Children's Literature - Marilyn Courtot
Peter Chang is filled with dread, he has to spend the summer with his dour Great Aunt in Chinatown. Then he discovers a dilapidated dragon in a shop and asks his Great Aunt to buy it with a promise that he will clean it up. So begins Peter's adventures in Chinatown where he enlists the help of residents and trades his services running errands to restore the ten-man dragon to its former splendor. The story ends with Peter and his new friends enjoying a farewell dinner that is interrupted by the "last dragon" parading through the crowded restaurant and out into the streets.
Children's Literature - Susie Wilde
Peter Chang learns much about culture and community when he barters his skills with people in Chinatown who help him refurbish the last dragon.
School Library Journal - School Library Journal
K-Gr 4-When Peter Chang's parents send him to Chinatown for the summer to stay with his great aunt, he feels alienated and homesick-until he discovers a worn-out dragon, large enough for 10 men to carry, crammed in a shop window.
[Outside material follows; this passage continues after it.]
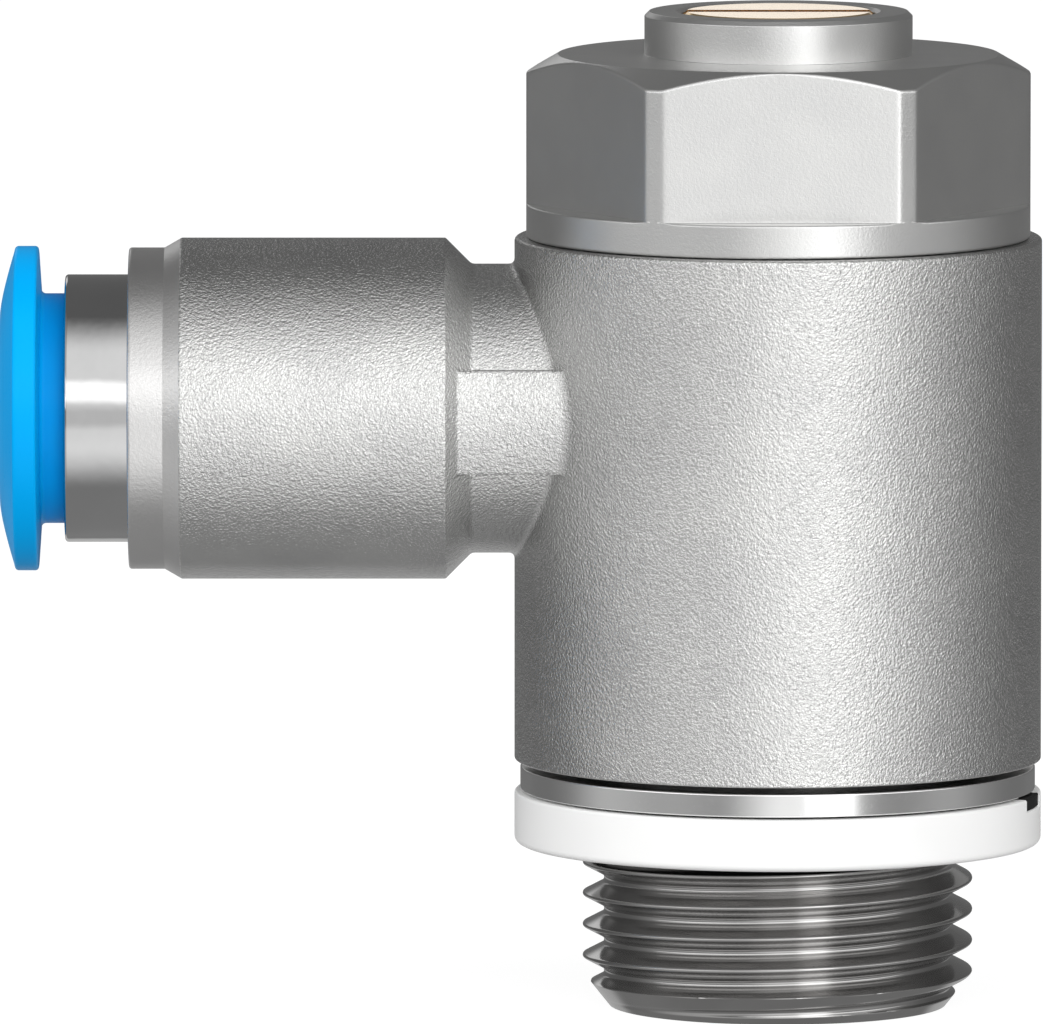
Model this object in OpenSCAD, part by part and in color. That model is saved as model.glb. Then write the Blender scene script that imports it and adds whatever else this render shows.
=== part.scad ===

His aunt reluctantly agrees to let him take it home, and he embarks on a summer-long quest to restore the wrecked bundle of silk and wood to its former glory. He involves many others in the project: the tailor, Great Aunt's mahjongg friends, the kitemaker, the herbalist, an artist, and, at last, the Buddhist priest, all of whom are touched by Peter's determination. Watercolor paintings, reminiscent of Ted Lewin's work, lovingly depict in glorious and enticing detail a close-knit Cantonese community in an unnamed big-city Chinatown. Expressions and gestures vividly convey each character's emotion as Peter wins the adults over to his cause. His anxiety and joy, along with the affection and excitement of his elders as the dragon comes to life, light up the book. The well-written text, as substantial as the artwork in specific and authentic detail, draws readers into Peter's new world. A welcome story about contemporary Chinese American life.-Margaret A. Chang, North Adams State College, MA
Although this story features a little boy, its main character is really a Chinese American community. Peter is not happy about spending his summer in Chinatown with his great-aunt. But his feelings begin to change when he spots an old, 10-man dragon in a shop window. With the help of his great-aunt, he acquires the dragon and sets out to repair it. Friends and shopkeepers are enlisted in the task. Mr. Pong the tailor agrees to sew up holes in exchange for Peter running errands; Miss Chiao the kitemaker fixes the tail; and his great-aunt's mah-jongg group gilds the dragon's horns. In the course of making the dragon new again, Peter learns about the people and shops of Chinatown as well as the traditions of his culture. Nunes' text builds to a satisfying conclusion, although it makes an occasional abrupt shift along the way. The expansive watercolor illustrations are warm, colorful, and full of details unique to Chinatown. An endnote provides information on Chinese dragon lore.